Your company is designing its data lake on Google Cloud and wants to develop different ingestion pipelines to collect unstructured data from different sources. After the data is stored in Google Cloud, it will be processed in several data pipelines to build a recommendation engine for end users on the website. The structure of the data retrieved from the source systems can change at any time. The data must be stored exactly as it was retrieved for reprocessing purposes in case the data structure is incompatible with the current processing pipelines. You need to design an architecture to support the use case after you retrieve the data. What should you do?
A. Send the data through the processing pipeline, and then store the processed data in a BigQuery table for reprocessing.
B. Store the data on a BigQuery table. Design the processing pipelines to retrieve the data from the table.
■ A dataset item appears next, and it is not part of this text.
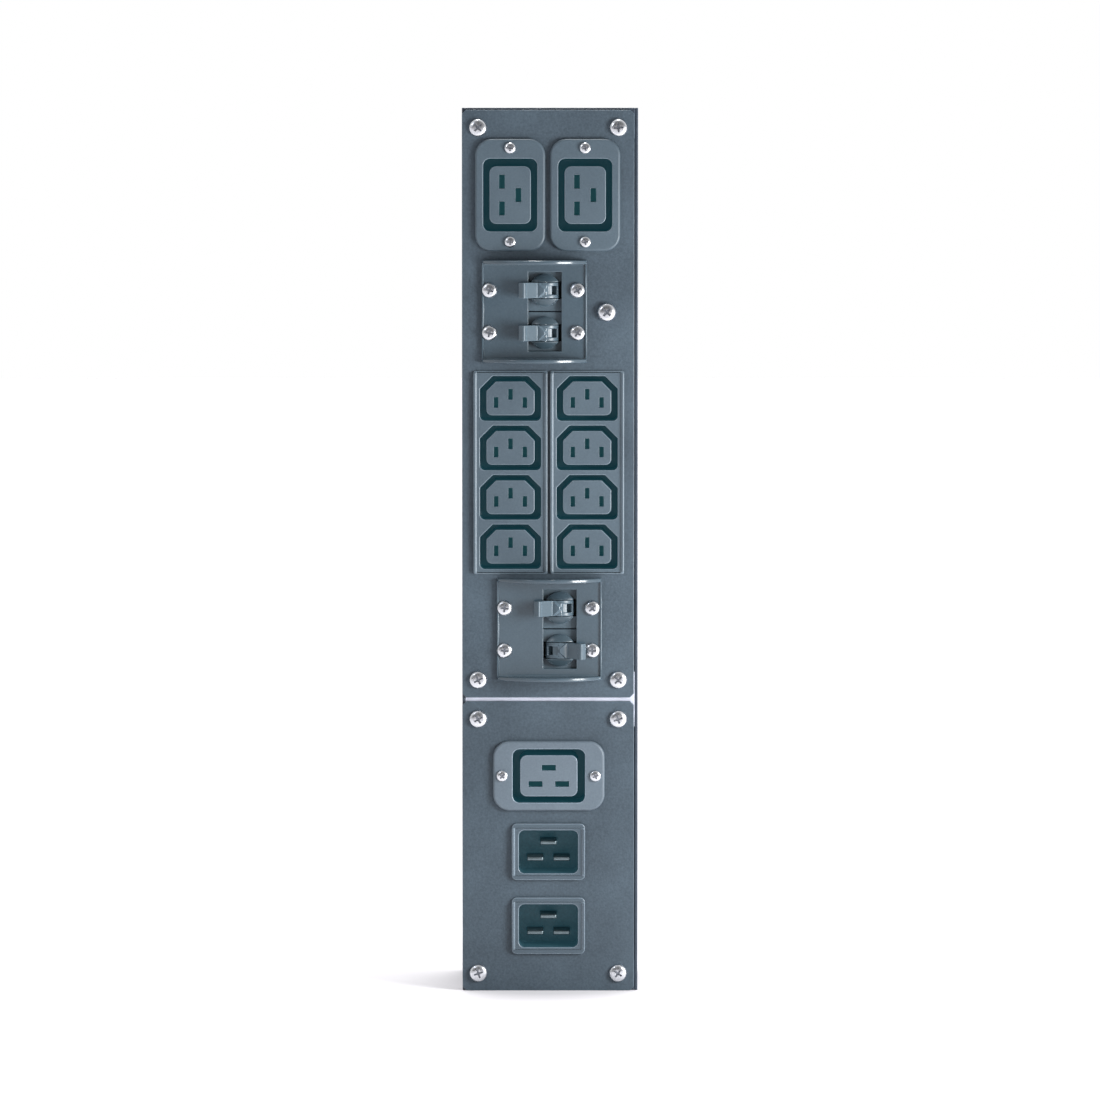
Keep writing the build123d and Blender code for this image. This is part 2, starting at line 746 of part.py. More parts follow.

C. Send the data through the processing pipeline, and then store the processed data in a Cloud Storage bucket for reprocessing.
D. Store the data in a Cloud Storage bucket. Design the processing pipelines to retrieve the data from the bucket.
Disclaimer
This is a practice question. There is no guarantee of coming this question in the certification exam.
Answer
D
Explanation
A. Send the data through the processing pipeline, and then store the processed data in a BigQuery table for reprocessing.
(Ruled out. We need to store first and then process.)
B. Store the data on a BigQuery table. Design the processing pipelines to retrieve the data from the table.
(BigQuery table needs a fixed schema, so it won’t work.)
C. Send the data through the processing pipeline, and then store the processed data in a Cloud Storage bucket for reprocessing.
(Ruled out. We need to store first and then process.)
D. Store the data in a Cloud Storage bucket. Design the processing pipelines to retrieve the data from the bucket.
(The data needs to be stored as it is retrieved. This would mean that any processing would be done after it is stored.
Classical Data Lake ELT Extract -> Load -> Transform.)